Summary judgment is appropriate in cases where "the pleadings, depositions, answers to interrogatories, and admissions on file, together with the affidavits, if any, show that there is no genuine issue as to any material fact and that the moving party is entitled to judgment as a matter of law." Celotex Corp. v. Catrett, 477 U.S. 317, 322 (1986). The moving party bears the burden of demonstrating that summary judgment is appropriate. Equal Employment Opportunity Comm'n v. MacMillan Bloedel Containers, Inc., 503 F.2d 1086, 1093 (6th Cir. 1974). The Court must consider the admissible evidence in the light most favorable to the nonmoving party. Sagan v. United States of Am., 342 F.3d 493, 497 (6th Cir. 2003).
"At the summary judgment stage, facts must be viewed in the light most favorable to the nonmoving party only if there is a genuine' dispute as to those facts." Scott v. Harris, 550 U.S. 372, 380 (2007) (emphasis added). To create a genuine issue of material fact, the nonmovant must do more than present "some evidence" of a disputed fact. Any dispute as to a material fact must be established by affidavits or other documentary evidence. Fed.R.Civ.P. 56(c). "If the [nonmovant's] evidence is merely colorable, or is not significantly probative, summary judgment may be granted." Anderson v. Liberty Lobby Inc., 477 U.S. 242, 249-50 (citations omitted). Accordingly, a nonmovant "must produce evidence that would be sufficient to require submission to the jury of the dispute over the fact." Mathieu v. Chun, 828 F.Supp. 495, 497 (E.D. Mich. 1993) (citations omitted). "When opposing parties tell two different stories, one of which is blatantly contradicted by the record, so that no reasonable jury could believe it, a court should not adopt that version of the facts for purposes of ruling on a motion for summary judgment." Scott, 550 U.S. at 380.
In its Motion for Summary Judgment, Defendant's primary argument is that Plaintiff's failure to comply with the sworn statement in proof of loss requirement of the policy is a complete bar to his claim under Michigan law. See Peck v. Nat'l. Liberty Ins. Co., 224 Mich. 385, 386, 194 N.W. 973 (1923); Fenton v. Nat'l Fire Ins. Co., 235 Mich. 147, 150, 209 N.W. 42 (1926); Helmer v. Dearborn Nat'l. Fire Ins. Co., 319 Mich. 696, 700, 30 N.W.2d 399 (1948); Reynolds v. Allstate Ins. Co., 123 Mich.App. 488, 490-491; 332 N.W.2d 583 (1983).
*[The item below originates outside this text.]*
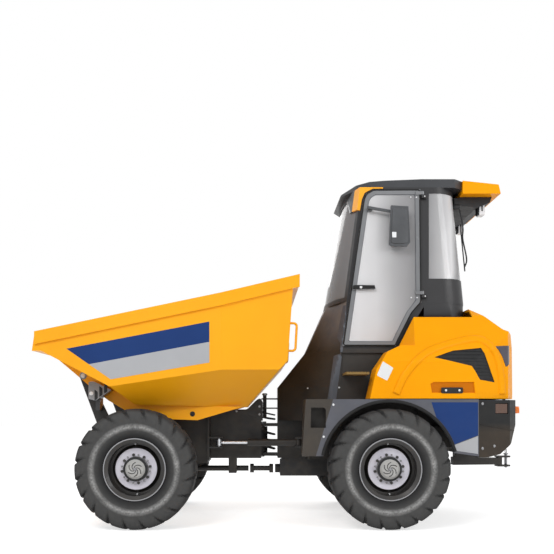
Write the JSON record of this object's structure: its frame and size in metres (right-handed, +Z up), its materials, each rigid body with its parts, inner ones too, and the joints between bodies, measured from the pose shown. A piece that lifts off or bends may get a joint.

Plaintiff agrees that failure to cooperate may be a bar to recovery under an insurance policy, but "the insurer could not be relieved from liability under the insurance policy without first showing that they were prejudiced by the alleged lack of cooperation by the insured." See Leach v Fisher, 345 Mich. 65, 74 N.W.2d 881 (1956).
In his Response, Plaintiff argues that he filed a proof of loss, presented it to Defendant, and complied with the policy. Plaintiff also argues that there are disputes as to whether Plaintiff did or did not cooperate under the terms of the policy, and whether Plaintiff provided proof of loss. These disputes preclude the dismissal of the claims in a summary judgment motion. In the supplemental brief, Plaintiff also argues that since extensions were repeatedly granted, Defendant is estopped from asserting a sixty day deadline. This is also a question of fact to be determined by the trier of fact.
The Court denies the Motion for Summary Judgment, because the facts supporting the claims are in dispute. Summary Judgment is inappropriate at this stage.
IT IS ORDERED that the Defendant's Motion for Summary Judgment [Docket No. 8, filed September 18, 2014] is DENIED.